I liked all your articles. I must put it on record though.
Manav and Krish,
First, thanks for (reading)noticing the articles. All that I write about are from personal experiences (believe it or not!) – questions, concerns, observations, discussions, involvement etc with entrepreneurs and others in the eco-system. If the articles are of no value, independent of when and where they were first published, I concede and will refrain from publishing. On the other hand, if they serve a positive purpose then what? Am not sure if the criticism is related to the number of articles I’ve uploaded, the frequency, the quality, or the fact that they were earlier published or, perhaps, all of these reasons!

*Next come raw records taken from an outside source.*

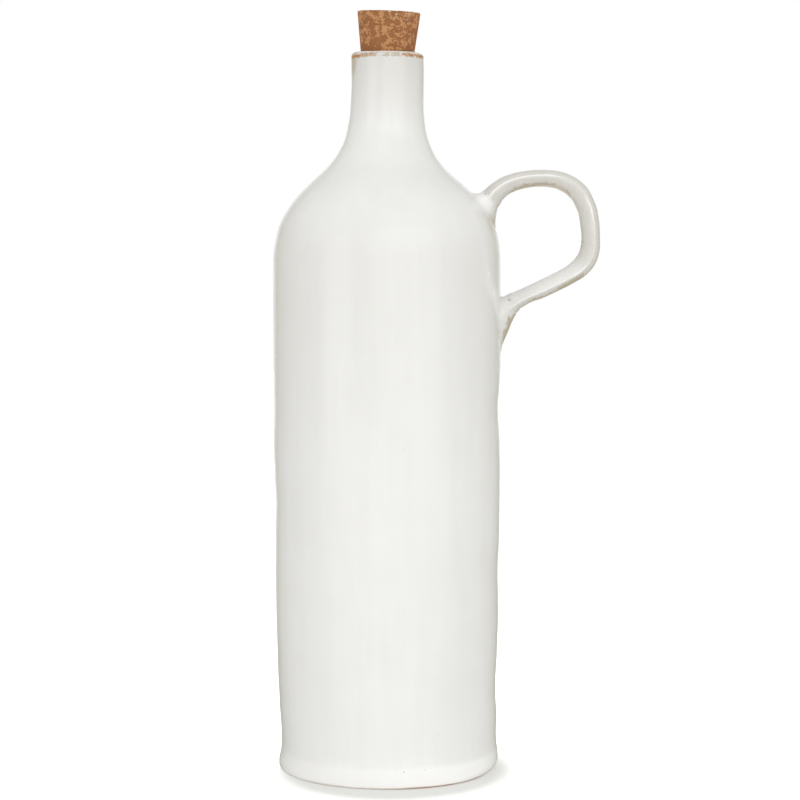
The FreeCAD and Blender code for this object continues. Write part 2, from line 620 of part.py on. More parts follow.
# Nothing is written unless every object is sound and each cut has taken clay away
for item in doc.Objects:
    if "Invalid" in item.State or "Error" in item.State:
        raise RuntimeError(f"{item.Name} failed: {item.State}")
for before, after in ((smoothed, hollow), (foot, recess)):
    if after.Shape.Volume >= before.Shape.Volume:
        raise RuntimeError(f"{after.Name} cut nothing")
os.makedirs("parts", exist_ok=True)
for body in (bottle, cork):
    if body.Shape.isNull() or not body.Shape.isValid() or len(body.Shape.Solids) != 1:
        raise RuntimeError(f"{body.Label} is not one sound solid")
    body.Shape.exportStep(f"parts/{body.Label}.step")
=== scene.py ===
import math

import bmesh
import bpy
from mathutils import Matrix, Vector, noise


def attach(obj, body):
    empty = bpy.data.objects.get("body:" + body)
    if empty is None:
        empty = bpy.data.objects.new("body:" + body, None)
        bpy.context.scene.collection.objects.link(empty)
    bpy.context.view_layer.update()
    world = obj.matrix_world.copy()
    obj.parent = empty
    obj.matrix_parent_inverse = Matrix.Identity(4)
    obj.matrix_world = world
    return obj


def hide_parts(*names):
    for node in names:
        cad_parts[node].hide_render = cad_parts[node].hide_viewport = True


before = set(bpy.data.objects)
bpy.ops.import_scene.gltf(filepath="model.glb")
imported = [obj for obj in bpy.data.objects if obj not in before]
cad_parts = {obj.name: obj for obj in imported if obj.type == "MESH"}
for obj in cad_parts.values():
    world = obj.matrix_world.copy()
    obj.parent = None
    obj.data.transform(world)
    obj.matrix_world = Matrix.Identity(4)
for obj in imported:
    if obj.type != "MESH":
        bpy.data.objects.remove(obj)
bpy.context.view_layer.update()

# Camera: the bottle is seen about level with its shoulder, from 86 cm away. The camera looks
# down by 3 degrees, and the bottle's axis stands a touch left of the picture's middle.
CAMERA_DISTANCE, CAMERA_HEIGHT = 0.8588, 0.1937
TILT_DOWN, TURN_RIGHT = 0.0531, 0.0058
bpy.ops.object.camera_add(
    location=(0, -CAMERA_DISTANCE, CAMERA_HEIGHT),
    rotation=(math.pi / 2 - TILT_DOWN, 0, -TURN_RIGHT),
)
camera = bpy.context.object
camera.name = "camera"
camera.data.lens = 96.29
camera.data.sensor_width = 36
bpy.context.scene.camera = camera


# Thrown body: white stoneware pulled up on the wheel to a thin wall, closed in at the
# shoulder and collared to a narrow neck. The foot is trimmed to a bare ring, and the
# lip is rounded with a sponge. Outside and inside are one skin round the clay.
MM = 0.001
# Heights in mm at which the outline passes from one curve to the next, outside and inside
FOOT_BEND, WALL_START, SHOULDER, SHOULDER_TOP = 8.5, 13.64, 203.2, 232.9
NECK, NARROWEST = 238.69, 263.5
INNER_BEND, INNER_SHOULDER_TOP, INNER_NECK = 14, 228.49, 236.73
# The foot, the inner corner, the shoulder and the neck are arcs: place of the centre from
# the axis, and radius, in mm
FOOT_ARC = 29.1
INNER_CORNER, CORNER_ARC = 33.37, 8
SHOULDER_CENTRE, SHOULDER_ARC, INNER_SHOULDER_ARC = 6.4, 39.48, 35
NECK_CENTRE, NECK_ARC, INNER_NECK_ARC = 47.6, 33, 37.05


def outside_radius(z):
    if z < FOOT_BEND:
        return 15.4 + math.sqrt(FOOT_ARC**2 - (z - 4) ** 2)
    if z < WALL_START:
        return 72.9 - math.sqrt(FOOT_ARC**2 - (z - 13) ** 2)
    if z < SHOULDER:
        return 45.88 - (SHOULDER - z) ** 2 / 17170
    if z < SHOULDER_TOP:
        return SHOULDER_CENTRE + math.sqrt(SHOULDER_ARC**2 - (z - SHOULDER) ** 2)
    if z < NECK:
        return 32.43 - (z - SHOULDER_TOP) * 1.14
    hollow = max(NARROWEST - z, 0)
    slow_taper = 0.33 * math.exp(-(((z - 259) / 6) ** 2))
    return NECK_CENTRE - math.sqrt(NECK_ARC**2 - hollow**2) + slow_taper


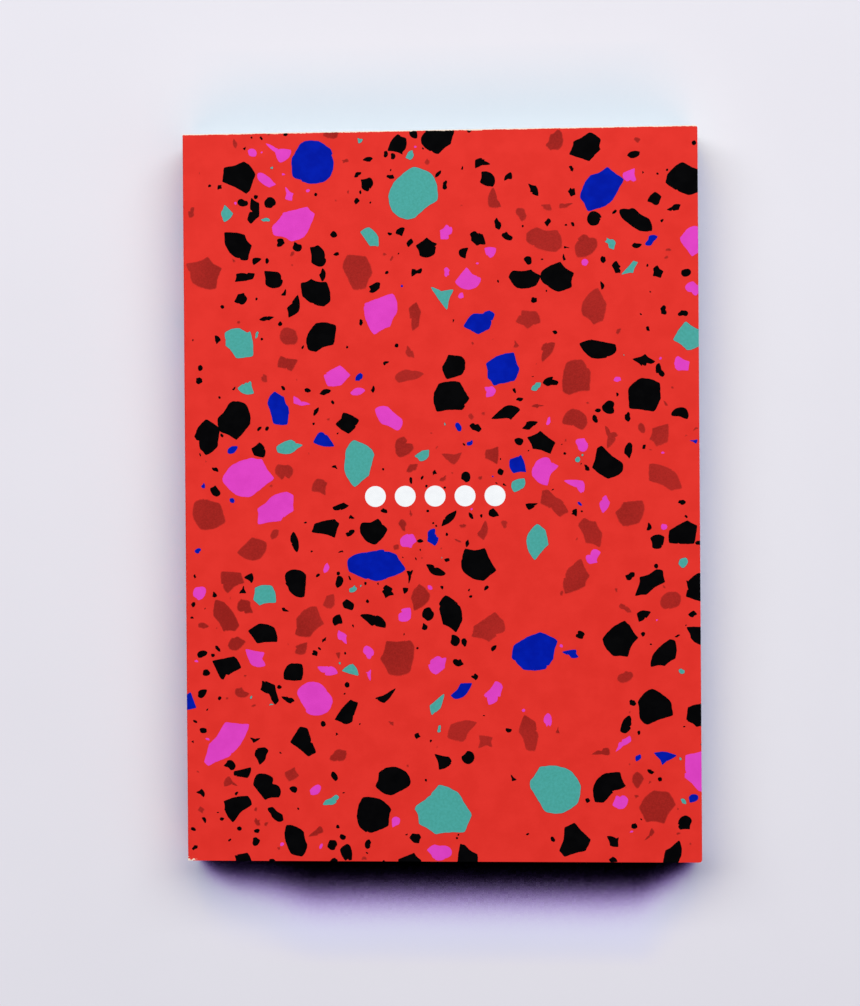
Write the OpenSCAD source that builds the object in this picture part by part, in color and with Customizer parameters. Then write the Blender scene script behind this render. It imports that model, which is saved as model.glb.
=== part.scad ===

Sanjay is so well endowed with writing skills and has a few published articles to his credit in a national daily. We all know that now. Sanjay, why don’t you write about your own experiences (in all those roles described under credits para below the articles) to absorb the community rather than exhuming and republishing archived articles? That perhaps should shrink the volume, frequency and perhaps the intensity of the reader fatigue induced by the narcissistic tendencies of the author, as is what I gauge from Manav’s outburst.
Luck is surely a factor in success, as is timing. But you can help luck and give it a push start. Networking, is a key factor. You must *work* at your networking and put a lot of effort in to it. Build your network much prior to when you will actually need it. Nourish it, feed it, make it grow. Take time to meet people (especially VCs and other sources of finance) even if you are not raising money at the moment. When the time comes, your name will be at least known.
(Manav, what exactly did you not like?!)
Hi,
It seems an un-Divine intervention with a huge overdose of “Sanjay Anandaraman”. It seems suddenly soneone grabbed an old copies of “The Financial Express” and thought Veture woods was a repository.
Mr.Sanjay i think your strategy to “Go for Kill” has really killed the intrest the stinkers might have generated otherwise.
Moderator(s) – Please spare us from the tyranny of such overtures of a few and keep the sanctity of thought sharing alive.